**WHAT YOU ARE ASKED TO DO:**
Exactly the lines from the one containing "Keep writing the" through the one containing "return block.makeFillet(breadth, picked)" must be returned; include both ends and nothing else.

**DATA FOR PROCESSING:**
····················
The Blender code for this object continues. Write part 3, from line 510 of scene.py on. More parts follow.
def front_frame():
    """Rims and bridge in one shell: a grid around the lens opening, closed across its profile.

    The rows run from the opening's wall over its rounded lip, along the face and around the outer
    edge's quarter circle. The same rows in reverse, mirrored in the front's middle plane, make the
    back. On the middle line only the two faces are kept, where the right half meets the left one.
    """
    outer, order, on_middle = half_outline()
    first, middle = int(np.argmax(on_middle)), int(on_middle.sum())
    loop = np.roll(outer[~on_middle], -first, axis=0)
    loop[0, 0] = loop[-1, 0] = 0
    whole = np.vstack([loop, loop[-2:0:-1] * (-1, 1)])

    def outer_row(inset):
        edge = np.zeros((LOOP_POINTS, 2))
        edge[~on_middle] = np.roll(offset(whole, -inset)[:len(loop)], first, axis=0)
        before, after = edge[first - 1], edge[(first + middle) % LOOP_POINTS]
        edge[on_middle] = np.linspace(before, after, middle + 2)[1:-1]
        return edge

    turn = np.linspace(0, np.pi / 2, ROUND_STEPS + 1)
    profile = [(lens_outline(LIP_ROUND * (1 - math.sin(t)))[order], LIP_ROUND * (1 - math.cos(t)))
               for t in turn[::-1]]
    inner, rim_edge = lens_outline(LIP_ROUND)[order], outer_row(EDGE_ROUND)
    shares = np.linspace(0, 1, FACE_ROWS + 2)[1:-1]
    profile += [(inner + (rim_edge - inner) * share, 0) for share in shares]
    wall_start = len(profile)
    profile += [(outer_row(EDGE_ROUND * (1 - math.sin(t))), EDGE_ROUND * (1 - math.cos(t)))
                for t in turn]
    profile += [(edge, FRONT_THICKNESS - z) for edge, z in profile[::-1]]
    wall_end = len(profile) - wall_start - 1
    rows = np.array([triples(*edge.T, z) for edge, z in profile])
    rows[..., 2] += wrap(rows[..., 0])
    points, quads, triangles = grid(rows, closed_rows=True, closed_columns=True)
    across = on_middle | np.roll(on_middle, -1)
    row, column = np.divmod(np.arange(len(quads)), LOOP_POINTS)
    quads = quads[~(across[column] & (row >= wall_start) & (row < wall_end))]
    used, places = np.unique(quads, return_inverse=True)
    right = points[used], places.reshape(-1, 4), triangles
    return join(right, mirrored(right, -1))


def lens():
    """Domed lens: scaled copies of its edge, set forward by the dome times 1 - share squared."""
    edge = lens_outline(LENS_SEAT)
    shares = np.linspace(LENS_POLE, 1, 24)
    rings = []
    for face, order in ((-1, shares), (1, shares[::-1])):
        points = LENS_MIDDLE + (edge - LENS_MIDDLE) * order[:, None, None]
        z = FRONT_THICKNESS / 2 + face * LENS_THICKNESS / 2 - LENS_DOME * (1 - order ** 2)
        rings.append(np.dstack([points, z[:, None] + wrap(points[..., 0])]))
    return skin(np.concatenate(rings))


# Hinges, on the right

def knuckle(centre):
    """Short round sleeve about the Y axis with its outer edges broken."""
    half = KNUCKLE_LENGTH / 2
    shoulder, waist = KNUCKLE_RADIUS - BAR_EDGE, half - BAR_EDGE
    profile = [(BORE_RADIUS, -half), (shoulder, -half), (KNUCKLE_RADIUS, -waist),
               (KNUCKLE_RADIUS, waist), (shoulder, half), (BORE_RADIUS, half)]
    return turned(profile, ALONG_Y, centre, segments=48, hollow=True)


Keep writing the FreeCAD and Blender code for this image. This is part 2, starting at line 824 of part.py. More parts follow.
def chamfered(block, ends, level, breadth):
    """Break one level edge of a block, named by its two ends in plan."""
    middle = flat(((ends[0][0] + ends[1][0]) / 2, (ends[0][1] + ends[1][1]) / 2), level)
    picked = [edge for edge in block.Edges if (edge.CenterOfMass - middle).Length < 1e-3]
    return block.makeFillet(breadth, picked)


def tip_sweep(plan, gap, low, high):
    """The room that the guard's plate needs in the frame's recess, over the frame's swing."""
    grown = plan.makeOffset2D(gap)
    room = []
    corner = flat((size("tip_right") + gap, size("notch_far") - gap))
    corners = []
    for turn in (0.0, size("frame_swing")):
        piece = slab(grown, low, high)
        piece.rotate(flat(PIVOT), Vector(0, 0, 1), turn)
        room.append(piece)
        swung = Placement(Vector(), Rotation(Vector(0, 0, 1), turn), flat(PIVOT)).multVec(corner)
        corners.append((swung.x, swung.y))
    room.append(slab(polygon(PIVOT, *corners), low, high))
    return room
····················
**THE REPLY:**
Keep writing the FreeCAD and Blender code for this image. This is part 2, starting at line 824 of part.py. More parts follow.
def chamfered(block, ends, level, breadth):
    """Break one level edge of a block, named by its two ends in plan."""
    middle = flat(((ends[0][0] + ends[1][0]) / 2, (ends[0][1] + ends[1][1]) / 2), level)
    picked = [edge for edge in block.Edges if (edge.CenterOfMass - middle).Length < 1e-3]
    return block.makeFillet(breadth, picked)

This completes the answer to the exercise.